## start Excerpted records

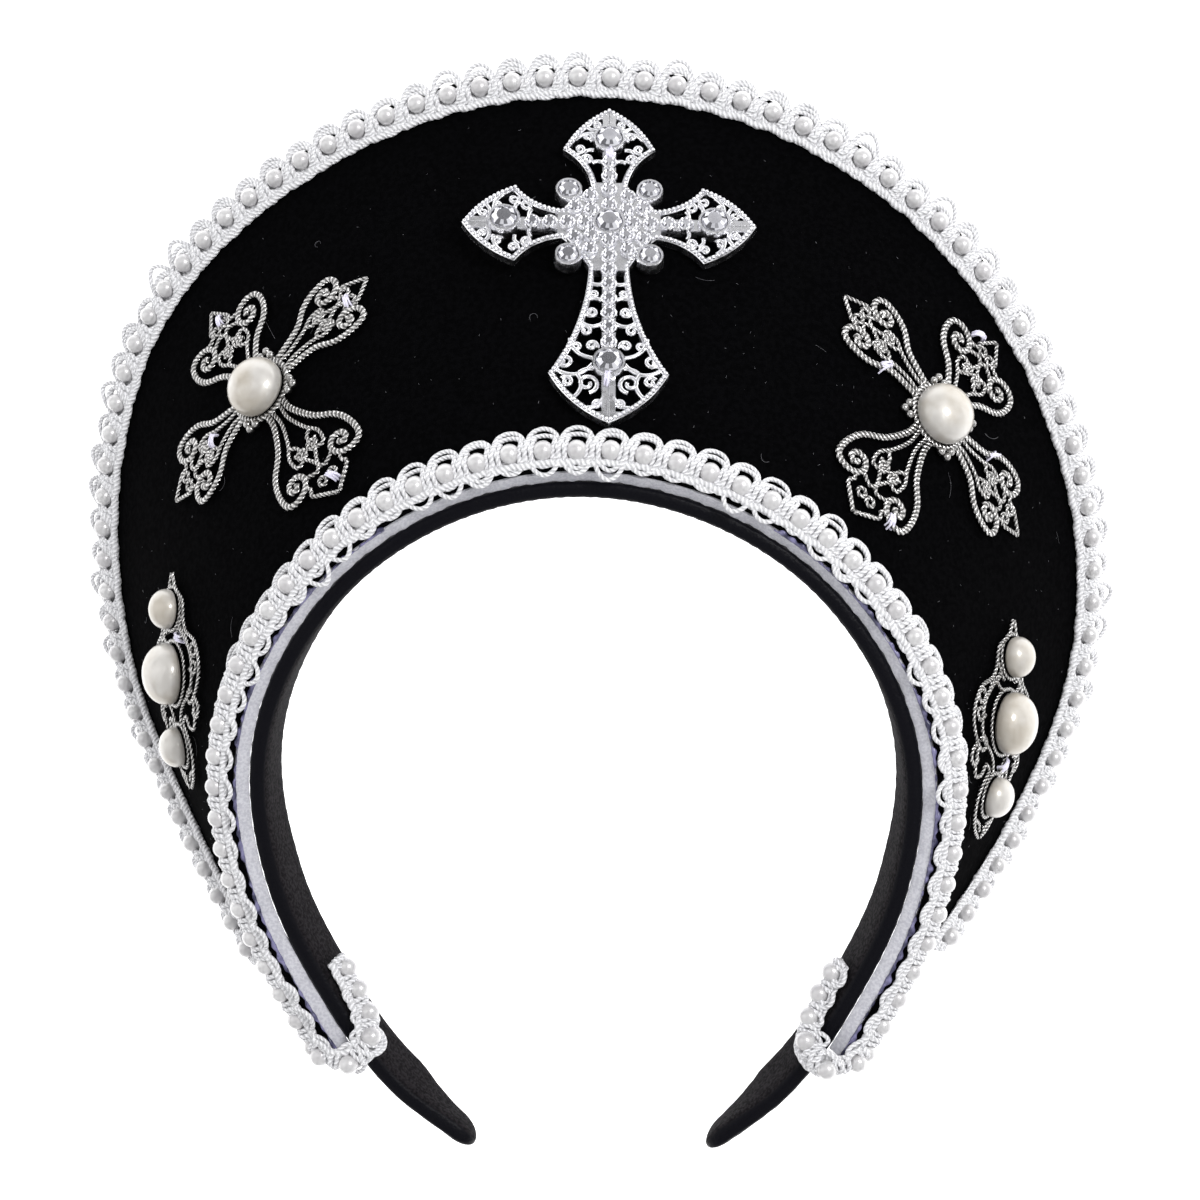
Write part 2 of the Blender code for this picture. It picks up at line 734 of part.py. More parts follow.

## end Excerpted records
## start Excerpted records

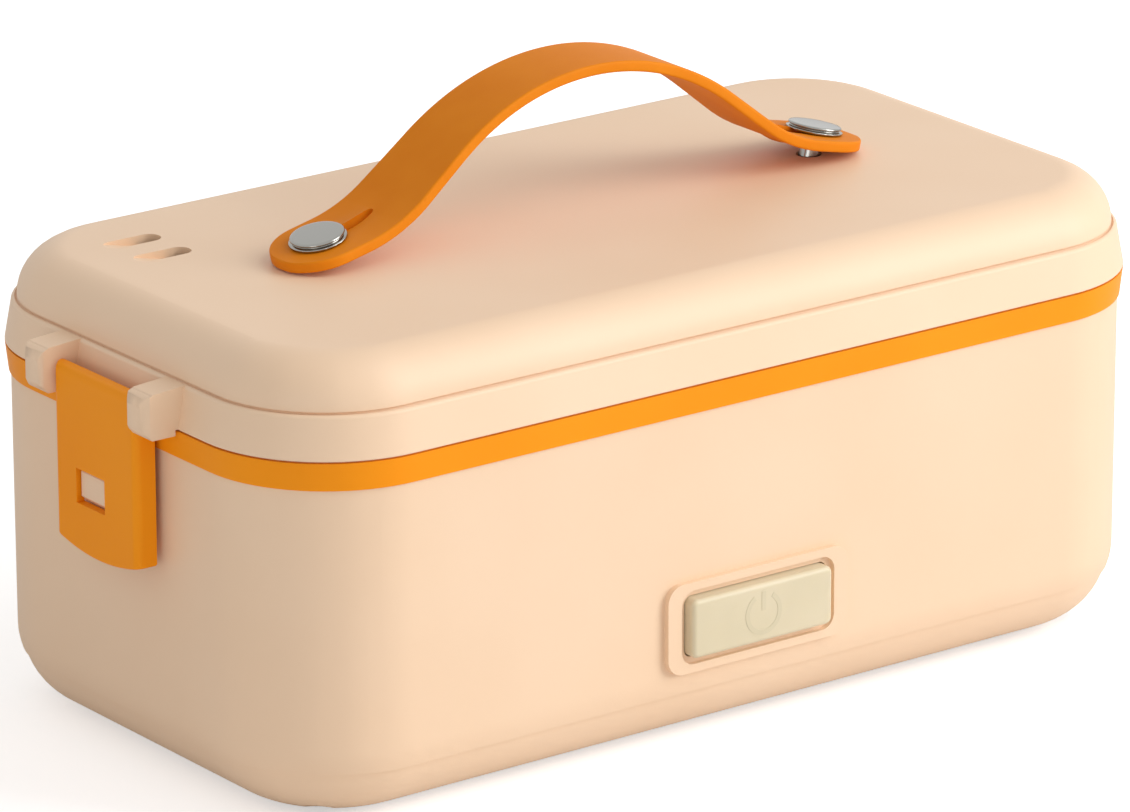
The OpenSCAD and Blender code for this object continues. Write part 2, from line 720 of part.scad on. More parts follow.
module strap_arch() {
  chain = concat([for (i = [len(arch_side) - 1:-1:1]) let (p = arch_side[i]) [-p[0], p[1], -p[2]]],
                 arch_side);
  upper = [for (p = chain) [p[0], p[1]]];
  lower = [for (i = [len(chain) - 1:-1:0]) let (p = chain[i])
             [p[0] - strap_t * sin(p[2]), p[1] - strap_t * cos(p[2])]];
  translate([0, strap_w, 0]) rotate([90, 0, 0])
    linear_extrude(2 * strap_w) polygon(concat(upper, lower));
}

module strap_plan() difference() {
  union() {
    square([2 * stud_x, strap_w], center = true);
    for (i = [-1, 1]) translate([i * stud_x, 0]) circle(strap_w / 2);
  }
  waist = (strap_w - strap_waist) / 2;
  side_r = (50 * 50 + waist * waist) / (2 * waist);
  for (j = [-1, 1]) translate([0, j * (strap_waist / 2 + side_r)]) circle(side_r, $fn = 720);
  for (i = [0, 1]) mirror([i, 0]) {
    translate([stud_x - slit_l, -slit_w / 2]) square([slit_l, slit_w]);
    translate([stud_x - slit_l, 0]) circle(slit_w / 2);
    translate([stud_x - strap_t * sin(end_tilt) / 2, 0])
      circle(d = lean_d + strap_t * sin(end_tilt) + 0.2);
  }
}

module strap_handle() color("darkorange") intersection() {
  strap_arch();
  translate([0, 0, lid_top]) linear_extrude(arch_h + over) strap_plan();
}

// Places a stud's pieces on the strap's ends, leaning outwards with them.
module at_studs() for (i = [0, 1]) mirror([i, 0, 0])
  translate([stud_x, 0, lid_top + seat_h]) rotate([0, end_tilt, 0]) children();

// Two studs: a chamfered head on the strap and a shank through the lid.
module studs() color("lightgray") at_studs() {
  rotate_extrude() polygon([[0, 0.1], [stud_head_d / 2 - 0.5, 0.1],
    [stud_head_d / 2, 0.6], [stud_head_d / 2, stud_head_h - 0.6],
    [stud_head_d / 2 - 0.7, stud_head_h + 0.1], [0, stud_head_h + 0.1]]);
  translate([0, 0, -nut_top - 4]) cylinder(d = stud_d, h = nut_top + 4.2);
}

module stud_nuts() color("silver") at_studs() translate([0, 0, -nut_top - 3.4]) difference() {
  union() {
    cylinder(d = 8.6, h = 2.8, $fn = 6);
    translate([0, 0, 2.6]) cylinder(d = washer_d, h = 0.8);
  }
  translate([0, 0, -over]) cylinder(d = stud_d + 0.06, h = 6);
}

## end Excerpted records

• [Stated problem]: Determine how many lines in the listing above hold the string "More", then write only the number.

• [Solution to this exercise]: 2